Falastinuna
- Editor: Khalil Al Wazir; Tawfiq Khoury;
- Categories: Political magazine
- Frequency: Monthly
- Founder: Yasser Arafat; Khalil Al Wazir;
- Founded: 1959
- First issue: November 1959
- Final issue: 1968
- Country: Lebanon
- Based in: Beirut
- Language: Arabic

= Falastinuna =

Palestinian political magazine (1959–1968)

Falastinuna, Nida' Al Hayat (فلسطيننا نداء الحياة)., or simply Falastinuna (فلسطيننا) was a political magazine which was the first publication of the Fatah movement. It was in circulation between 1959 and 1968. The magazine was started by Yasser Arafat and Khalil Al Wazir.

==History and profile==
Falastinuna was established in 1959, and its first issue appeared in November that year. The founders of the magazine were two leading Palestinian figures, Yaser Arafat and Khalil Al Wazir. The magazine was the official media outlet of the Fatah group, and the name of the Fatah was first expressed in the magazine.

Falastinuna was a thirty-page monthly magazine which was headquartered in Beirut, Lebanon. Its masthead did not mention the names of the editors and contributors, and a post office box was given as its address. However, it was not an underground publication and was sold publicly, but it had no license.

The editors of Falastinuna were Al Wazir and Tawfiq Khoury who was also the publisher of the magazine. Khoury was a member of the Lebanese Ubad Al Rahman Association which helped the establishment of the magazine. In addition, he was a member of the Muslim Brotherhood in Lebanon. In his memoirs Ibrahim Ghosheh, former member of the Muslim Brotherhood and former spokesman of Hamas, stated that at that time there was no difference of opinion between them and that the magazine was financially supported by the exiled members of the Muslim Brotherhood in Kuwait. He also added that Khalil Al Wazir was among the Muslim Brotherhood members.

The circulation of Falastinuna was very low in the initial phase, and it did not contain any advertisement. The magazine was distributed in the Arab countries, but its distribution was limited in Egypt and Syria which had a rigid censorship policy. It was officially banned in the Arab countries in the mid-1970s which was then distributed clandestinely in these countries. As a result the magazine was mostly distributed in the European countries, including West Germany.

The Israeli authorities did not notice Falastinuna until the middle of 1964. The magazine ceased publication in 1968. It produced a total of forty issues during its run.

==Goals and content==
The slogan of Falastinuna declared that a "long-range, popular armed revolution is the path to the liberation of Falastin." Its major goal was to present and disclose the views and political stance of the Fatah movement between its start in 1959 and 1964. It played a significant role in recruiting members of the Fatah from the Arab world and facilitated interactions between the Fatah members and the Palestinians living in various regions. Moshe Shemesh, an Israeli writer and former intelligence officer, states that Falastinuna achieved these goals. The magazine employed a religious language to attract the attention of the Palestinian refugees in Gaza who came from rural and conservative backgrounds.

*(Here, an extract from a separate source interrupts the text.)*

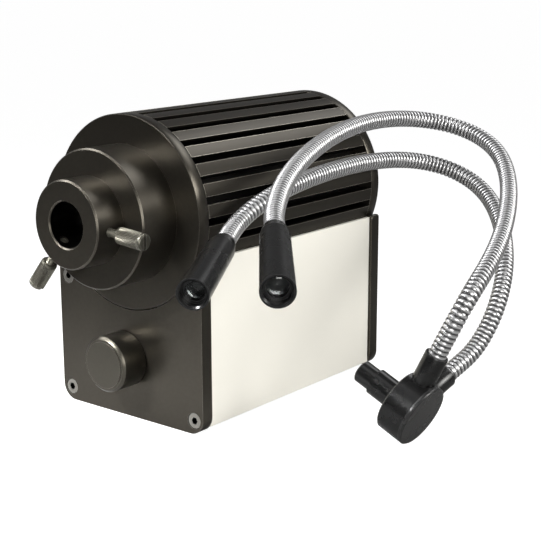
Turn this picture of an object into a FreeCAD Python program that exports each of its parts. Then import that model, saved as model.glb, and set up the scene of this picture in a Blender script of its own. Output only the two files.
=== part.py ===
import FreeCAD, Part
import math
import os
import re
import Sketcher
from FreeCAD import Placement, Rotation, Vector

# Fibre optic illuminator with its two-arm light guide, in millimetres.
# The origin is the middle of the case's underside, a little above the bench.
# The front, with the knob and the light outlet, faces -Y. +Z is up.

document = FreeCAD.newDocument("FibreOpticIlluminator")
sheet = document.addObject("Spreadsheet::Sheet", "Sizes")

# Driving dimensions: name, value and meaning
SIZES = [
    ("body_length", 108, "outer face to outer face of the end plates"),
    ("plate_width", 70.6, "end plates, side to side"),
    ("plate_top", 61, "end plates' tips beside the flange, above the case's underside"),
    ("plate_foot", 2, "end plates' bottoms below the case's underside"),
    ("plate_thick", 5, "end plates and flanges"),
    ("plate_corner", 6, "radius of the plates' lower corners"),
    ("horn_round", 1, "radius on the plates' upper tips"),
    ("axis_height", 73.7, "light axis above the case's underside"),
    ("barrel_dia", 70, "heat sink and flanges"),
    ("flange_gap", 0.3, "round gap between a flange and its end plate"),
    ("case_inset", 1, "case sides inside the plates' sides"),
    ("case_top", 60.5, "upper edge of the case sides"),
    ("case_wall", 1.6, "sheet of the case"),
    ("port_dia", 6, "screw ports along the case"),
    ("port_inset", 4.2, "screw axis inside the plates' sides"),
    ("port_low", 3, "height of the lower screws"),
    ("port_high", 46.3, "height of the upper screws"),
    ("fin_count", 30, "fins round the heat sink"),
    ("groove_width", 2.8, "gap between two fins"),
    ("groove_depth", 6, "fin height"),
    ("light_bore", 20, "light path through flange and barrel"),
    ("wire_slot_width", 5, "slot for the lamp lead in the heat sink"),
    ("wire_slot_depth", 3, "slot for the lamp lead in the heat sink"),
    ("saddle_thick", 6, "cradle plates under the heat sink"),
    ("saddle_base", 4.7, "cradles' least thickness under the heat sink"),
    ("saddle_high", 54, "tips of the cradles"),
    ("saddle_spacing", 60, "between the two cradles"),
    ("fit", 0.1, "gap all round between pieces that fit"),
    ("screw_dia", 3, "thread of the body screws"),
    ("head_dia", 5.5, "socket heads"),
    ("head_height", 3, "socket heads"),
    ("socket_size", 2.9, "hexagon, corner to corner"),
    ("socket_depth", 1.6, "hexagon socket"),
    ("sink_depth", 3.2, "counterbore for a socket head"),
    ("edge_break", 0.5, "small turned edges"),
    ("plate_screw", 12, "shank of the end plate screws"),
    ("flange_screw", 9, "shank of the flange screws"),
    ("flange_screw_inset", 8.5, "rear flange screws inside its edge"),
    ("hidden_screw_circle", 18, "radius of the screws under the barrel"),
    ("flange_groove_inset", 2, "turned line inside the rear flange's edge"),
    ("groove_line", 0.5, "width and depth of the turned line"),
    ("saddle_screw", 12, "shank of the cradle screws"),
    ("lens_barrel_dia", 49.3, "light outlet drum"),
    ("lens_barrel_length", 16.3, "drum in front of the flange"),
    ("collar_dia", 30.9, "guide collar"),
    ("collar_length", 12, "collar in front of the drum"),
    ("collar_spigot", 3, "collar set into the drum"),
    ("collar_spigot_dia", 25, "collar set into the drum"),
    ("guide_bore", 16, "bore that takes a light guide"),
    ("adapter_bore", 8.4, "reducing bush, inside"),
    ("adapter_step", 0.5, "reducing bush's seat outside the guide bore"),
    ("lens_dia", 19.6, "condenser lens"),
    ("lens_thick", 6, "condenser lens"),
    ("lens_curve", 13, "radius of the lens's round face"),
    ("lens_seat", 2, "lens flat face in front of the flange"),
    ("retainer_length", 1.8, "ring behind the lens"),
    ("retainer_bore", 16, "ring behind the lens"),
    ("lamp_board_dia", 19, "round board that carries the lamp"),
    ("lamp_board_thick", 1.6, "round board that carries the lamp"),
    ("pad_thick", 0.4, "thermal pad behind the board"),
    ("emitter_size", 7, "lamp chip package"),
    ("emitter_height", 1.2, "lamp chip package"),
    ("lamp_screw_dia", 2, "screws of the lamp board"),
    ("lamp_screw_spacing", 14, "screws of the lamp board"),
    ("lamp_screw", 5, "shank of the lamp board's screws"),
    ("lamp_head", 1.3, "heads of the lamp board's screws"),
    ("knob_dia", 20.4, "control knob"),
    ("knob_length", 11.2, "control knob"),
    ("knob_across", -1.5, "knob axis from the middle"),
    ("knob_up", 20, "knob axis above the case's underside"),
    ("knob_gap", 0.5, "knob's back to the plate"),
    ("knob_chamfer", 0.9, "knob's front edge"),
    ("knob_rim", 0.8, "flat line inside the knob's chamfer"),
    ("knob_rise", 0.3, "knob's face above that line"),
    ("knob_recess_dia", 15.4, "hollow back of the knob"),
    ("knob_recess", 5, "hollow back of the knob"),
    ("knob_bore", 9.5, "depth of the shaft hole from the back"),
    ("grub_up", 7.2, "grub screw from the knob's back"),
    ("grub_length", 6.5, "grub screw"),
    ("grub_socket", 1.7, "its hexagon, corner to corner"),
    ("grub_socket_depth", 1.5, "its hexagon socket"),
    ("shaft_dia", 6, "control shaft"),
    ("bushing_dia", 9, "threaded neck of the dimmer"),
    ("bushing_length", 9, "neck from the plate's inner face"),
    ("dimmer_dia", 16, "dimmer housing"),
    ("dimmer_length", 8, "dimmer housing"),
    ("nut_across", 13, "dimmer nut, corner to corner"),
    ("nut_thick", 2, "dimmer nut"),
    ("washer_dia", 12.5, "dimmer washer"),
    ("washer_thick", 0.4, "dimmer washer"),
    ("stud_dia", 3, "thumbscrew thread"),
    ("stud_back", 0.3, "thread's inner end outside the guide bore"),
    ("thumb_base", 19.8, "knurled head from the light axis"),
    ("thumb_length", 11.8, "knurled head"),
    ("thumb_dia", 5.8, "knurled head"),
    ("thumb_slot_width", 0.9, "screwdriver slot"),
    ("thumb_slot_depth", 1.5, "screwdriver slot"),
    ("thumb_hold", 5, "thread held in the head"),
    ("right_thumb_fall", 5, "degrees below level, right side"),
    ("left_thumb_fall", 50, "degrees below level, left side"),
    ("right_thumb_front", 22.7, "axis from the flange's front face"),
    ("left_thumb_front", 24.6, "axis from the flange's front face"),
    ("inlet_across", -16, "power inlet from the middle"),
    ("inlet_up", 20, "power inlet above the case's underside"),
    ("inlet_body_dia", 11, "power inlet inside the case"),
    ("inlet_body_length", 12, "power inlet inside the case"),
    ("inlet_neck_dia", 8, "power inlet's threaded neck"),
    ("inlet_neck_out", 3, "neck behind the rear plate"),
    ("inlet_bore_dia", 5.8, "hole for the plug"),
    ("inlet_bore_depth", 9.5, "hole for the plug"),
    ("inlet_pin_dia", 2, "contact pin"),
    ("inlet_nut_across", 12.6, "inlet nut, corner to corner"),
    ("inlet_nut_thick", 2, "inlet nut"),
    ("switch_across", 12, "rocker switch from the middle"),
    ("switch_up", 20, "rocker switch above the case's underside"),
    ("bezel_width", 15, "switch frame"),
    ("bezel_height", 21, "switch frame"),
    ("bezel_thick", 1.6, "switch frame"),
    ("switch_body_width", 12.8, "switch body in the plate"),
    ("switch_body_height", 18.8, "switch body in the plate"),
    ("switch_body_depth", 13, "switch body from the plate's outer face"),
    ("rocker_width", 10, "rocker"),
    ("rocker_height", 14, "rocker"),
    ("rocker_swing", 8, "degrees each side of the middle"),
    ("rocker_gap", 0.8, "above and below the rocker"),
    ("rocker_side_gap", 0.3, "beside the rocker"),
    ("rocker_proud", 2.4, "rocker's ends above the plate"),
    ("rocker_dip", 1.2, "rocker's middle above the plate"),
    ("rocker_depth", 3, "rocker's back below the plate"),
    ("rocker_taper", 1.6, "rocker's ends slope inwards by this"),
    ("rocker_well", 7, "hollow for the rocker, below the plate"),
    ("trunnion_dia", 1.6, "rocker's pivot pins"),
    ("trunnion_length", 0.9, "rocker's pivot pins, beyond its sides"),
    ("board_width", 52, "driver board"),
    ("board_length", 58, "driver board"),
    ("board_thick", 1.6, "driver board"),
    ("board_shift", -3, "driver board's middle along Y"),
    ("standoff_dia", 5, "pillars under the board"),
    ("standoff_height", 5, "pillars under the board"),
    ("standoff_inset", 4, "pillars from the board's edges"),
    ("board_screw_dia", 2.5, "board screws"),
    ("board_head", 1.8, "heads of the board screws"),
    ("board_screw_end", 0.3, "screw's end above the case's underside"),
    ("coil_across", -10, "driver coil from the middle"),
    ("coil_along", -8, "driver coil from the board's middle"),
    ("capacitor_across", 8, "driver capacitors from the middle"),
    ("first_capacitor", -12, "from the board's middle"),
    ("second_capacitor", -1, "from the board's middle"),
    ("front_terminal", 10, "front terminal block from the middle"),
    ("rear_terminal", -13, "rear terminal block from the middle"),
    ("terminal_inset", 1, "terminal blocks from the board's ends"),
    ("coil_dia", 16, "driver coil"),
    ("coil_hole", 7, "driver coil"),
    ("coil_height", 8, "driver coil"),
    ("capacitor_dia", 8, "driver capacitors"),
    ("capacitor_height", 12, "driver capacitors"),
    ("terminal_width", 10, "terminal blocks"),
    ("terminal_depth", 7, "terminal blocks"),
    ("terminal_height", 8, "terminal blocks"),
    ("lead_dia", 2.2, "two-core leads inside"),
    ("lead_gap", 0.3, "leads' ends from their terminals"),
    ("lead_rise", 4.4, "supply lead's way up over the board"),
    ("lead_drop", 1.3, "lamp lead's first bend below the cradles"),
    ("lead_slope", 4, "lamp lead's fall between its bends"),
    ("lamp_lead_bend", 3.2, "radius of the lead's centre line"),
    ("supply_lead_bend", 2.4, "radius of the lead's centre line"),
    ("guide_across", 100, "guide's cap face from the middle, along X"),
    ("guide_along", -14, "guide's cap face, along Y"),
    ("guide_tilt", 24.5, "ferrule axis above level, in degrees"),
    ("manifold_dia", 23, "branching drum of the guide"),
    ("manifold_length", 11, "drum with its cap"),
    ("cap_thick", 1.5, "drum's cap"),
    ("cap_step", 0.3, "cap's step inside the drum"),
    ("manifold_hollow", 16, "hollow inside the drum"),
    ("manifold_floor", 2, "wall behind the ferrule"),
    ("shoulder_dia", 9.8, "ferrule's shoulder"),
    ("shoulder_length", 10.4, "ferrule's shoulder"),
    ("ferrule_dia", 8.2, "ferrule"),
    ("ferrule_length", 6.8, "ferrule in front of its shoulder"),
    ("ferrule_bore", 5.6, "ferrule, inside"),
    ("sleeve_wall", 0.75, "sleeves that hold the arms"),
    ("sleeve_base", 7.6, "sleeves' inner ends from the drum's axis"),
    ("sleeve_back", 6, "sleeve axes from the cap face"),
    ("right_sleeve_end", 22, "sleeve's outer end from the drum's axis"),
    ("left_sleeve_end", 20, "sleeve's outer end from the drum's axis"),
    ("right_sleeve_turn", 6, "degrees round the drum from the top"),
    ("left_sleeve_turn", 66, "degrees round the drum from the top"),
    ("hose_dia", 6.6, "bendable arm over its ribs"),
    ("rib_height", 0.35, "bendable arm's ribs"),
    ("hose_wall", 0.45, "bendable arm between its ribs"),
    ("rib_pitch", 1.8, "along the arm"),
    ("hose_grip", 6, "arm held in the sleeve and in the tip"),
    ("bundle_gap", 0.3, "round the fibre bundle in its arm"),
    ("tip_length", 42, "light tip"),
    ("tip_neck_wall", 0.5, "tip round the arm"),
    ("tip_shoulder", 5, "length of the tip's slope"),
    ("tip_shoulder_dia", 9.6, "tip in front of its slope"),
    ("tip_end_dia", 10.5, "tip at the light's end"),
    ("tip_cell_dia", 8.4, "hollow that holds the lens"),
    ("tip_cell_depth", 12, "hollow that holds the lens"),
    ("tip_lens_seat", 4, "lens in front of the hollow's floor"),
    ("tip_lens_thick", 3.2, "lens in the tip"),
    ("tip_lens_curve", 6, "radius of its round face"),
    ("tip_ring_length", 2, "ring in front of the lens"),
    ("tip_ring_bore", 6.6, "ring in front of the lens"),
    ("right_tip_yaw", 39.6, "degrees from the front towards +X"),
    ("right_tip_dip", 11.8, "degrees below level"),
    ("left_tip_yaw", 27.6, "degrees from the front towards +X"),
    ("left_tip_dip", 8.9, "degrees below level"),
]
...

The program of the Fatah was published in Falastinuna in November 1959 which focused on Palestinian nationalism as the solution to the Palestinian crisis. The articles in the magazine made it clear that the Palestinian people not the Arab states were the only representative authority on this crisis. The reason for this claim was the failure of the Arab states to regain Palestine. However, as Hani Al Hasan stated, these early writings lacked a well-established theoretical framework. For instance, a concrete reference to the Palestinians appeared only in the fourth issue. The magazine's references to the term became both more frequent and more detailed from this issue. The other significant message given in the magazine was that the Palestinian national movement had to be ready for a long-term armed struggle like that of the Algerians and of the Vietnamese which should be supported by the Arabs and the other similar movements in the Third World countries.

In each issue Falastinuna called its readers as The Children of the Catastrophe. The magazine had the following sections which were all about the Palestine-related events: editorial, reports, poems, letters and slogans. There was a regular column in the magazine entitled Our Opinion of which the writer was anonymous, but David Hirst argued that this column was written by Khalil Al Wazir. Yasser Arafat published articles in Falastinuna to address the Palestinian refugees and the Palestinian diaspora.

Falastinuna included many unsympathetic views about the Jordanian rulers, members of the Hashemite dynasty from the 196os. The magazine featured articles about several massacres carried out by Israeli forces against Palestinians such as the 1948 Deir Yassin massacre and the 1953 Qibya massacre. However, it failed to mention the Kafr Qasim massacre occurred in 1956. For the contributors of the magazine in 1964 the Palestine Liberation Organization was not so significant for their struggle in that it was established by the Arab states. In the September 1964 issue Falastinuna replied a remark by Israel, "I am here by the sword.", completing it as follows: "[I am here by the sword] and only by the sword shall Israel be driven out."